Pull out each line of the records holding the string "into".

Data rows ▸
....

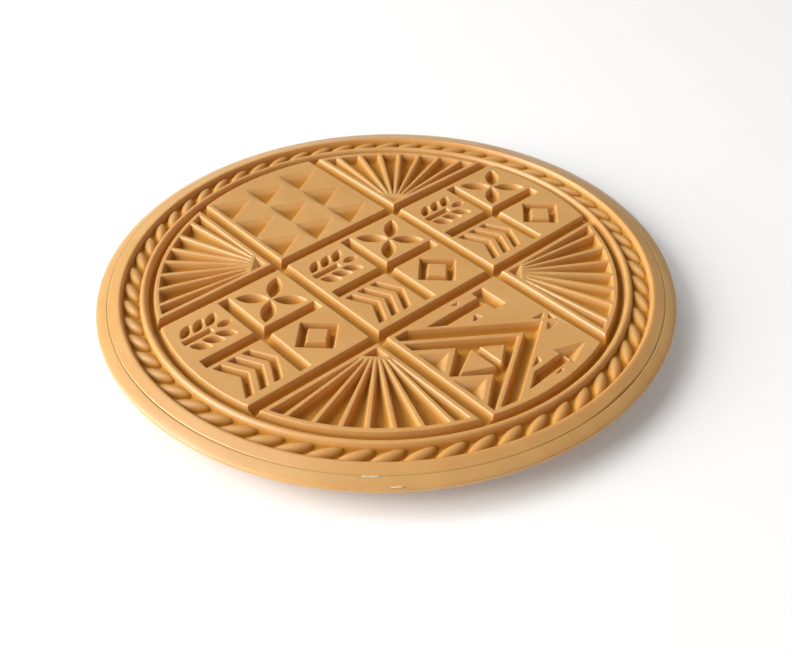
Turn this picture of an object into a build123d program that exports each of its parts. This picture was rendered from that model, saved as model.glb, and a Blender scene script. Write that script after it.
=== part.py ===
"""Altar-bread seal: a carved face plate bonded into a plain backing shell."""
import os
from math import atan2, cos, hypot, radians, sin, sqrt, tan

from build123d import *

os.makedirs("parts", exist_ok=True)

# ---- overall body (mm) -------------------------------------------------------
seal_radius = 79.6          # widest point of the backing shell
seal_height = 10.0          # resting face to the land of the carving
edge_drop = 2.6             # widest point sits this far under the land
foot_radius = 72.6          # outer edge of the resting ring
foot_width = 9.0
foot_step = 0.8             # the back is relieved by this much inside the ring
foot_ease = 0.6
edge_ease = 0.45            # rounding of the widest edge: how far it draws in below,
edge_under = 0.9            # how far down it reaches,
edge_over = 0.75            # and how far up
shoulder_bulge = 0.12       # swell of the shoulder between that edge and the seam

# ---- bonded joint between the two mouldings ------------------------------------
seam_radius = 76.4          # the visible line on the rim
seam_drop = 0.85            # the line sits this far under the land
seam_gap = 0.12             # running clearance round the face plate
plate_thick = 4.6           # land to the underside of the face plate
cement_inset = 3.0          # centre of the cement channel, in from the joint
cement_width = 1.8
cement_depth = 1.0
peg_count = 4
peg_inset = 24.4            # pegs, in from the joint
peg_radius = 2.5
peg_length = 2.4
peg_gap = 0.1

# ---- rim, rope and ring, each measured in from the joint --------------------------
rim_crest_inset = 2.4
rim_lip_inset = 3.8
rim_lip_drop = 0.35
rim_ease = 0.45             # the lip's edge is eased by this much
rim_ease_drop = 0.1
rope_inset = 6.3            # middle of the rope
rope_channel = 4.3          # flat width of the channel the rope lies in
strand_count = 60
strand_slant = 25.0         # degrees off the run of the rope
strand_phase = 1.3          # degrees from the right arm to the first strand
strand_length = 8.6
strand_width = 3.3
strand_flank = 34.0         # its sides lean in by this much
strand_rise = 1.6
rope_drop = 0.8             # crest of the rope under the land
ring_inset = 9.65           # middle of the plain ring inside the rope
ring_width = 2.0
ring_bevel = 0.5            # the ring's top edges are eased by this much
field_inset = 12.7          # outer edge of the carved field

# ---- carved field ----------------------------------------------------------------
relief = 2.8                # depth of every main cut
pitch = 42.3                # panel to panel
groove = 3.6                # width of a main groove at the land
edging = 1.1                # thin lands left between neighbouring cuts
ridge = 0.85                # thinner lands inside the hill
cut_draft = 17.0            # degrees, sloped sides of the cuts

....

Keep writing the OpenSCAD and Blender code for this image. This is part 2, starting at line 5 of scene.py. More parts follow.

....

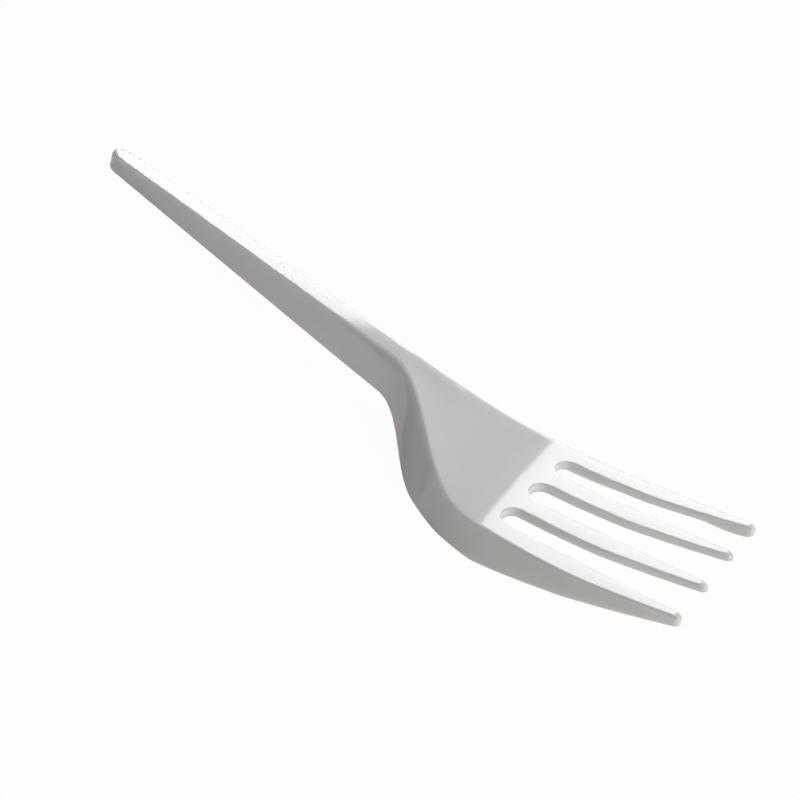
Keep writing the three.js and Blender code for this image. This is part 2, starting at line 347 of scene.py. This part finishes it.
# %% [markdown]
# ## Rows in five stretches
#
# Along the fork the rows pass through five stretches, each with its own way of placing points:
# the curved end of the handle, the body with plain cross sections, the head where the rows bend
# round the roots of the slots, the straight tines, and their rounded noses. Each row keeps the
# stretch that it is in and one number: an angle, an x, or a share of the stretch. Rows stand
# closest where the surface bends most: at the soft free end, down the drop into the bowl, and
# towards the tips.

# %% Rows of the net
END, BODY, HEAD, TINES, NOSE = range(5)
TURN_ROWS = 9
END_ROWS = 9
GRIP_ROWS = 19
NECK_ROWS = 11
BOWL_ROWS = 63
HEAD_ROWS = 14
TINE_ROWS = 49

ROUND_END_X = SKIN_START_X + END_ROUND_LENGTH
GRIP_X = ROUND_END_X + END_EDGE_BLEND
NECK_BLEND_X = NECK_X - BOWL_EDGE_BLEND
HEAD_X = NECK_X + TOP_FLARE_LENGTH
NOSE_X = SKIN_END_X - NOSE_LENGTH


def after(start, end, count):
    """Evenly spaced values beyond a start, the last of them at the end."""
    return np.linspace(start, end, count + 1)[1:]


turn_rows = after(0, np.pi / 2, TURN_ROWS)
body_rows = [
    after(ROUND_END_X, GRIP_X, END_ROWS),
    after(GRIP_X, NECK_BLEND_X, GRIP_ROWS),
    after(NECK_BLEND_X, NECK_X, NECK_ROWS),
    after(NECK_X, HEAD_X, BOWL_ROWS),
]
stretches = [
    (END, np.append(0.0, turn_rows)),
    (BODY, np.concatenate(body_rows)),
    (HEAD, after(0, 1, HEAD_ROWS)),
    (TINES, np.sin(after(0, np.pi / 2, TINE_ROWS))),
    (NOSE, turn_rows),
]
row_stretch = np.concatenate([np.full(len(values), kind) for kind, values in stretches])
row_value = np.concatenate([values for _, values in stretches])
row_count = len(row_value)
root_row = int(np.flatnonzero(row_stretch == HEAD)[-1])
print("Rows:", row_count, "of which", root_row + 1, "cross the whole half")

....

Exercise solution ▸
Turn this picture of an object into a build123d program that exports each of its parts. This picture was rendered from that model, saved as model.glb, and a Blender scene script. Write that script after it.
"""Altar-bread seal: a carved face plate bonded into a plain backing shell."""
# closest where the surface bends most: at the soft free end, down the drop into the bowl, and